The Absurd and Amazing Adventures of Cafe Girl: Everything

June 10, 2009

Everything

Over the weekend, I have a vivid dream. In my dream, I am pregnant, and the doctors take the baby out of me and show it to me. It's a cute baby. It's six pounds now, they say, but it'll be eight. They put the baby back into me.

Later in the dream I bump into an old boyfriend who asks me how pregnant I am.

Three months, I reply.

He says, Well, it's not my baby.

Of course it's not your baby, I say, it's not mine either. I'm carrying it for my brother.

In the midst of sleeping and waking, the words Pregnant with Promise come to me. It seems so hopeful, until I realize that the baby I am carrying in the dream isn't mine.

It's not mine either. I'm carrying it for my brother.

I wake up wondering, whose stuff am I carrying around? And what the hell am I carrying?


The Therapist takes me through a breathing exercise on Monday. She asks me to identify as I breathe deeply (and cry), what parts of my body are in pain.

My shoulders, I say. She asks me to describe the pain or discomfort. I identify a heaviness.

What does it feel like, she asks.

Like I'm carrying something.


What do you feel like you're carrying?

Everything.


Everything. From fear, to worry, to frustration, to expectation, that on which I put on myself, that on which I perceive others put on me, that on which I think God has for me. Can I hear God? Do I hear him correctly? Am I doing the right thing? What is the right thing? Am I wrong? Am I petulant? Am I stubborn? What do I want? What does God want? The Therapist writes all this down on a legal pad.

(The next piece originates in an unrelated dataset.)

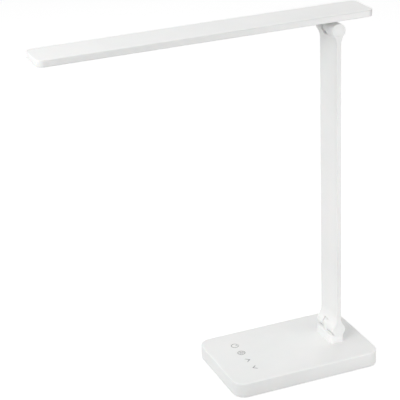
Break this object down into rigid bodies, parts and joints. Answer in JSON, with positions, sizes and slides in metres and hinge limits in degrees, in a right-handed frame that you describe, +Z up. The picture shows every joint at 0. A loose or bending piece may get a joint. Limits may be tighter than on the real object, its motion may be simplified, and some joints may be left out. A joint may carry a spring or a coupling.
{
  "type": "folding led desk lamp",
  "caption": "Folding desk lamp: flat weighted base with touch marks, flat arm on a hinge pin and a long flat light head on a second hinge pin.",
  "frame": {"origin": "middle of the underside of the rubber pad that the lamp stands on, below the middle of the base", "axes": "+X along the base towards its hinge end, +Y across the base and along both hinge pins, +Z up; the head reaches towards -X"},
  "size_m": [0.3515, 0.109, 0.3885],
  "materials": {
    "white_shell": "satin moulded ABS",
    "white_cover": "fine textured moulded ABS",
    "steel": "zinc plated steel",
    "weight_steel": "raw cut steel",
    "rubber": "matt silicone",
    "mark_ink": "printed grey ink",
    "board_green": "solder mask",
    "spring_brass": "plated spring wire",
    "black_plastic": "moulded",
    "red_lead": "wire sleeve",
    "white_lead": "wire sleeve",
    "washer_nylon": "nylon",
    "diffuser_opal": "opal acrylic, satin",
    "reflector_film": "white polyester film",
    "led_aluminium": "white coated aluminium",
    "led_phosphor": "phosphor over white package"
  },
  "bodies": {
    "base": {"base_shell": "white_shell", "bottom_cover": "white_cover", "cover_screws": "steel", "rubber_pad": "rubber", "steel_weight": "weight_steel", "weight_screws": "steel", "touch_marks": "mark_ink", "touch_board": "board_green", "touch_springs": "spring_brass", "board_parts": "black_plastic", "board_screws": "steel", "power_inlet": "black_plastic", "inlet_pin": "steel", "power_wire": "red_lead", "foot_wire": "white_lead", "foot_block": "white_shell", "foot_plate": "steel", "foot_screws": "steel", "lower_friction_washers": "washer_nylon"},
    "arm": {"lower_pin": "steel", "lower_nut": "steel", "lower_spring_washer": "steel", "lower_pin_caps": "white_shell", "arm_body": "white_shell", "arm_lid": "white_shell", "arm_lid_screws": "steel", "arm_strips": "steel", "arm_wire": "white_lead", "upper_pin": "steel", "upper_nut": "steel", "upper_spring_washer": "steel", "upper_pin_caps": "white_shell"},
    "head": {"upper_friction_washers": "washer_nylon", "upper_knuckle": "white_shell", "knuckle_screws": "steel", "head_cover": "white_shell", "head_frame": "white_cover", "frame_screws": "steel", "diffuser": "diffuser_opal", "reflector": "reflector_film", "led_board": "led_aluminium", "led_chips": "led_phosphor", "head_wire": "white_lead"}
  },
  "joints": [
    {"name": "arm_fold", "type": "hinge", "parent": "base", "child": "arm", "pos_m": [0.053, 0, 0.0326], "axis": [0, 1, 0], "range_deg": [-80, 20]},
    {"name": "head_tilt", "type": "hinge", "parent": "arm", "child": "head", "pos_m": [0.053, 0, 0.3706], "axis": [0, 1, 0], "range_deg": [-90, 90]}
  ]
}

How does it make you feel when I say, you don't have to carry this on your own?

I take a deep breath, my heart squeezes, tears start to flow.


You don't have to carry this on your own.

What do I feel? Fear. Anticipation. Sorrow.


After the exercise, The Therapist and I do a little processing.


That's alot, she says to me.


Yeah, I get that, I reply, sniffling, That's why I'm here.

You seem like a really conscientious person who just wants to do the right thing. There is a lot here to go over.
My voice begins to rise, I start to talk with my hands. You know what's stressing me out? The thought of waking up, every day, knowing that it's going to be like this. That I can't breathe and that I'm going to be anxious. Just that thought that I'm going to be like this for the rest of the summer makes me want to lie in bed and not get up. And we only have an hour and I always want to make sure we use it well.
The Therapist ponders. Sounds like you're just getting by, and a week is too long to wait, and an hour isn't enough time.
Something like that, I concede.
Would you consider coming twice a week?
Therapy, twice a week. I laugh. And then I start to cry.